Here’s my issue. I tend to adopt the interests of friends to such a point that I lose what I like to do entirely. I rarely do anything for the pure satisfaction of the activity itself – I do it because it’s with my friends and loved ones who I care about so much. Thus, when I’m not around those people, I feel generally uninspired, bored, and ultimately alone. Even though I’m in Seattle I know people back home care about me – most of you let me know in some form or fashion about that – but because I’ve lost their physical presence, I also feel incredibly absent, like a part of me is completely gone. Yes, I enjoy walking around, exploring the city, reading a good book or going on that strenuous run, but it’s really nothing unless you have someone awesome to tell about it or share the experience with. While I prepped for the half-marathon purely for my own satisfaction, it was always great to see friends at the Beck Center or at least see them afterwards for a good episode of Grey’s or, the hall favorite, Rock of Love. Sometimes I would take yoga classes with friends, or laugh once I ate Thai food with them and realized I didn’t hate international cuisine after all. There’s a common thread, a common interest, that I never would have developed had I not been friends with the amazing people I’m still friends with.

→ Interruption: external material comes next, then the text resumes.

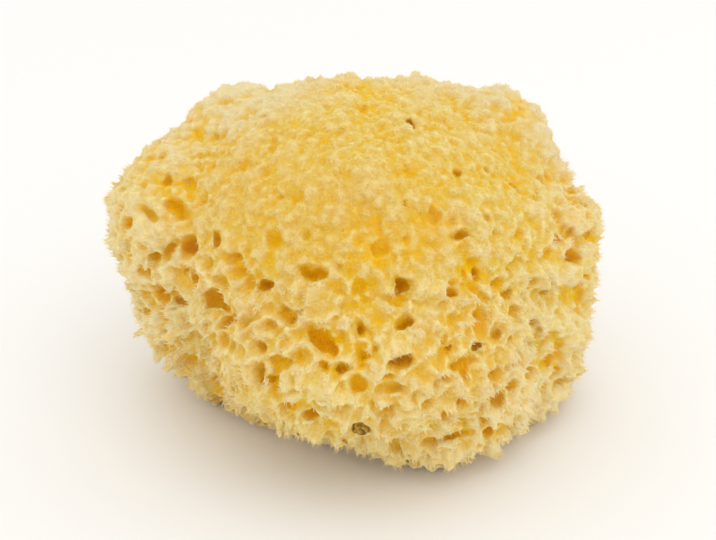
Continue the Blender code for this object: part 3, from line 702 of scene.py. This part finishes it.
def fibreTree():
    tree, add, given = newTree("Fibres", {**fuzz, **everyFibre, "Material": "Material"})
    # where: not too deep in, most on the crests, on the top or in this quarter of the sides
    depth, lip, onFelt = (
        add("GeometryNodeInputNamedAttribute", name) for name in ("depth", "lip", "felt"))
    shallow = add("ShaderNodeMapRange", depth, (given, "Deepest"), 1.0)
    proud = add("ShaderNodeMapRange", lip, (given, "Lip From"), (given, "Lip Full"))
    place = add("GeometryNodeInputPosition")
    around = add("ShaderNodeVectorMath", place, (given, "Middle"), operation="SUBTRACT")
    split = add("ShaderNodeSeparateXYZ", around)
    angle = add("ShaderNodeMath", (split, "Y"), (split, "X"), operation="ARCTAN2")
    # in quarters of a turn, the first one round X, and 4 more so that none is below 0
    quarters = add("ShaderNodeMath", angle, 2 / math.pi, 4.5, operation="MULTIPLY_ADD")
    whole = add("ShaderNodeMath", quarters, operation="FLOOR")
    quarter = add("ShaderNodeMath", whole, 4.0, operation="FLOORED_MODULO")
    here = add("FunctionNodeCompare", quarter, (given, "Sector"), {"Epsilon": 0.1}, operation="EQUAL")
    noSector = add("FunctionNodeCompare", {
        "A": (given, "Sector"), "B": 0}, data_type="INT", operation="LESS_THAN")
    anywhere = add("FunctionNodeBooleanMath", here, noSector, operation="OR")
    isTop = add("FunctionNodeCompare", onFelt, 0.5)
    topToo = add("FunctionNodeBooleanMath", isTop, (given, "Top"))
    offTop = add("FunctionNodeBooleanMath", (given, "Off Top"), isTop, operation="NIMPLY")
    level = add("FunctionNodeBooleanMath", topToo, offTop, operation="OR")
    wanted = add("FunctionNodeBooleanMath", level, anywhere)
    height = add("ShaderNodeSeparateXYZ", place)
    offCut = add("FunctionNodeCompare", (height, "Z"), (given, "Lowest"))
    chosen = add("FunctionNodeBooleanMath", wanted, offCut)
    both = add("ShaderNodeMath", shallow, proud, operation="MULTIPLY")
    density = add("ShaderNodeMath", both, (given, "Density"), operation="MULTIPLY")
    spread = add("GeometryNodeDistributePointsOnFaces", given, chosen, {
        "Density": density, "Seed": (given, "Seed")})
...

At work, we learned the concept of Ubuntu, a South African word roughly translated to, “I am because you are.” I would definitely consider my Ubuntu power to be over nine-thousaaaaaand!!!

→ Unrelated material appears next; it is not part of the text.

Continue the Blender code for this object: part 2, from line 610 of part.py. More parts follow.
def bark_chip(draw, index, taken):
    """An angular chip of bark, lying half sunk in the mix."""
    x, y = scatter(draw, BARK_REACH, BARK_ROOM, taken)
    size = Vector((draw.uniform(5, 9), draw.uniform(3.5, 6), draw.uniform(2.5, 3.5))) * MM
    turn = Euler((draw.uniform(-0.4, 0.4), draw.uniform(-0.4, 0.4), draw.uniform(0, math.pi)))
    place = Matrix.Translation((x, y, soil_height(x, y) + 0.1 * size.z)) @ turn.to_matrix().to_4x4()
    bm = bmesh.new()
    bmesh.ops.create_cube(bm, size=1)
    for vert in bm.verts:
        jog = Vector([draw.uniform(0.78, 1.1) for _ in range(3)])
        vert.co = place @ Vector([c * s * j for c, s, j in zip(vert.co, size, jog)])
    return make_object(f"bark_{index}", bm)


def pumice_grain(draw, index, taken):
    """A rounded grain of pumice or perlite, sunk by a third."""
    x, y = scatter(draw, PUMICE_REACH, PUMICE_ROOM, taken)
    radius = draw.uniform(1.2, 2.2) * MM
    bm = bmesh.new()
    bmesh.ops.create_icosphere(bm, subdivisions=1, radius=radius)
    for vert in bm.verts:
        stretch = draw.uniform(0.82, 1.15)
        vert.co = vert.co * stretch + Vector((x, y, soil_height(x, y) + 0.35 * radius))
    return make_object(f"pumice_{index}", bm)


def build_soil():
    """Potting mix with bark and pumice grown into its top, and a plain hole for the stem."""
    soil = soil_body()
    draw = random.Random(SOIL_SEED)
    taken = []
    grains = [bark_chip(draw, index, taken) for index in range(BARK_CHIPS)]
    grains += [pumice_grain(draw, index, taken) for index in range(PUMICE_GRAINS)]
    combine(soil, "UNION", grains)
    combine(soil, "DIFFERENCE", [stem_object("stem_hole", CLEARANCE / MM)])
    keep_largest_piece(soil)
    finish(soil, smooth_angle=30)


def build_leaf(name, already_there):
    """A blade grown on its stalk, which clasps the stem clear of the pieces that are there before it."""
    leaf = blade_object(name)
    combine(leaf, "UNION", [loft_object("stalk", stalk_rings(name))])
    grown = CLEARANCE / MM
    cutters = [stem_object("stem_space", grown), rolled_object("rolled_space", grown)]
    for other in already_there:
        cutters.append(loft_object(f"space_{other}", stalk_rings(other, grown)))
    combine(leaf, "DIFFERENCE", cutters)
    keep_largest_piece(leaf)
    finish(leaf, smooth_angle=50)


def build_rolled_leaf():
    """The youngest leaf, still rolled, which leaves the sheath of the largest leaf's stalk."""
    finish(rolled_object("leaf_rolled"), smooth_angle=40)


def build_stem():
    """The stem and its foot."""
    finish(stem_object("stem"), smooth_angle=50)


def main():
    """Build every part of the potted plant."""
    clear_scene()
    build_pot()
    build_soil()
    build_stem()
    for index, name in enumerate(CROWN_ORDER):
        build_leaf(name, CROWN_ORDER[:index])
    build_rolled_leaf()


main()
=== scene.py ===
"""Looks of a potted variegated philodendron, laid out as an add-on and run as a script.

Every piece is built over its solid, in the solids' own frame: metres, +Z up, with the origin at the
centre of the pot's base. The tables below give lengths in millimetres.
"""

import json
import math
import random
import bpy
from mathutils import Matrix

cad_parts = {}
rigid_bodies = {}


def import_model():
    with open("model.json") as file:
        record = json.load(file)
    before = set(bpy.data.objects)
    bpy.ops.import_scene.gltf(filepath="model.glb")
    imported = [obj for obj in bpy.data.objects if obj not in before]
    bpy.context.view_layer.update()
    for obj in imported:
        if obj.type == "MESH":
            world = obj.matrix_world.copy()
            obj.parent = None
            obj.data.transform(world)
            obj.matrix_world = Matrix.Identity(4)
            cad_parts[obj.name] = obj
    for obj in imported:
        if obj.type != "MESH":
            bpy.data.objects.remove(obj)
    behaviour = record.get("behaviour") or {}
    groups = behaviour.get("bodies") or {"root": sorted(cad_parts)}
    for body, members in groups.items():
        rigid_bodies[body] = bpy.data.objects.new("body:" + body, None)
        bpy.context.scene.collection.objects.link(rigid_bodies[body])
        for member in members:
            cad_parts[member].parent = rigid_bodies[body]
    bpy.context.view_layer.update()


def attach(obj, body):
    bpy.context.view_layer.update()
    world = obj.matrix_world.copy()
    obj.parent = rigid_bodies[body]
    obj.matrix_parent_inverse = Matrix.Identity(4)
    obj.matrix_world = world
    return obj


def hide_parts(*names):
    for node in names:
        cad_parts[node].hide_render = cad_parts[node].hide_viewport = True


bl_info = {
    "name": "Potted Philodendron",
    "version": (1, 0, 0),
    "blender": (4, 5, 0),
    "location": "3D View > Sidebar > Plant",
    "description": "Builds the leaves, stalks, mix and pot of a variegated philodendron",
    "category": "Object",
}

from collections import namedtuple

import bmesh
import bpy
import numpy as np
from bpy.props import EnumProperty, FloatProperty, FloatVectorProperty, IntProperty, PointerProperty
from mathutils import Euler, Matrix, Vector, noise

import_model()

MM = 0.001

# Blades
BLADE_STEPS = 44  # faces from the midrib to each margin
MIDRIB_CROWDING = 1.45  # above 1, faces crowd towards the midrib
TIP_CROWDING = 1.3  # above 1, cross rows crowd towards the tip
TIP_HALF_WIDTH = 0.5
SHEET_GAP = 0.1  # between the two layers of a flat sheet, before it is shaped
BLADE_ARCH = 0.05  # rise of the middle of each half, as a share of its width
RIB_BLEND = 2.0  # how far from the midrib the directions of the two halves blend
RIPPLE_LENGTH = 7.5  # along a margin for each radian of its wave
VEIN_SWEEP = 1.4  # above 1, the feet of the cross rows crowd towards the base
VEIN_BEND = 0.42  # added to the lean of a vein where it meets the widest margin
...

Somewhere in my learning, probably my very complicated junior year of high school, I figured out that this was not necessarily a good thing. Why? Because people move. Friendships and relationships change. Morals and desires may change, and shock of all shocks, you might change. But you need to have some sort of stable ground to plant your feet on. Even though I have absolutely no psychology background (I used to sneak out of that virtually friendless and endlessly dull high school class daily to – guess what – hang out with Jessie in ceramics conveniently located right down the hall) I can tell you that people are not stable. The most stable people I have in my life are my parents, who seem so ridiculously moored in their lives back home that I’m jealous of their contentment. But I digress. I have to face the fact that someday, they won’t be around either. And when they aren’t, I don’t want to just fall to pieces. (Okay, that seems harsh. But there’s a difference between being very sad and being so depressed you can’t take care of yourself. And no one else will want to take care of you because you are an aging, ornery cat lady who has no desires of her own -- just cats.) I want to have something solid, something that is very much me, something in me that I can depend on whenever I feel lost or alone or just plain bored. I want to find that autonomy and personal contentment that my parents, and so many of my other friends, have. Drive is not my issue – I mean good God, I moved to
Seattle of all fucking places to space myself in hopes of finding that solid Corey – it’s the actual product. So far it’s manifesting itself in the following interests: NPR. Cupcakes, especially from Cupcake Royale. Online word puzzles. Tea. Being really cheesy or sarcastic in hopes of making people laugh. Walking aimlessly around downtown, but ultimately ending up at my favorite gelato place on 1st and Pine. Running, though the hills make it incredibly difficult and I mainly use it as a distraction. Trying to have a slight smile on my face in hopes that someone will chat me up. (This was clearly a bad idea on the bus, but mainly I just blame the population that rides the 18.)
Clearly, I lead a very interesting life. This may be because I have been without internet and tv at the house (yes, I missed a great deal of the Olympics, and I am VERY upset about missing it) and, as I’ve said before, enjoy doing anything with friends. It’s a vicious cycle, much like alcoholism or any addiction, I tell you!
But what do I know – again, I never learned anything about psychology. So maybe my plan and logic to come here was completely fucking flawed, which I didn’t realize until this moment. But I’ve received at least a little good advice while I’ve been here – trust yourself. So simple, but at least it makes me feel like I’m here for the right reasons again.
The Feminine Mystique only backs up this claim. Betty Friedan (one of my personal heroes) researched many studies that basically found that once a woman graduated college, she was only at a “halfway point” to completely being autonomous. She needs to grow and find other meaning in life, and a connection and personal importance to society, than her relationships. And in a way, this is what I’m searching for.
Wednesday is a big day – the rest of the corps comes, I give my first big presentation about my civic-leadership-through-service-learning program at a 6th grade orientation, and I get to go to an Avett Brothers concert – phew! But right now, I’m off to see if the house finally has internet. Maybe I’ll get a bit of the normalcy of my life back…sad but true.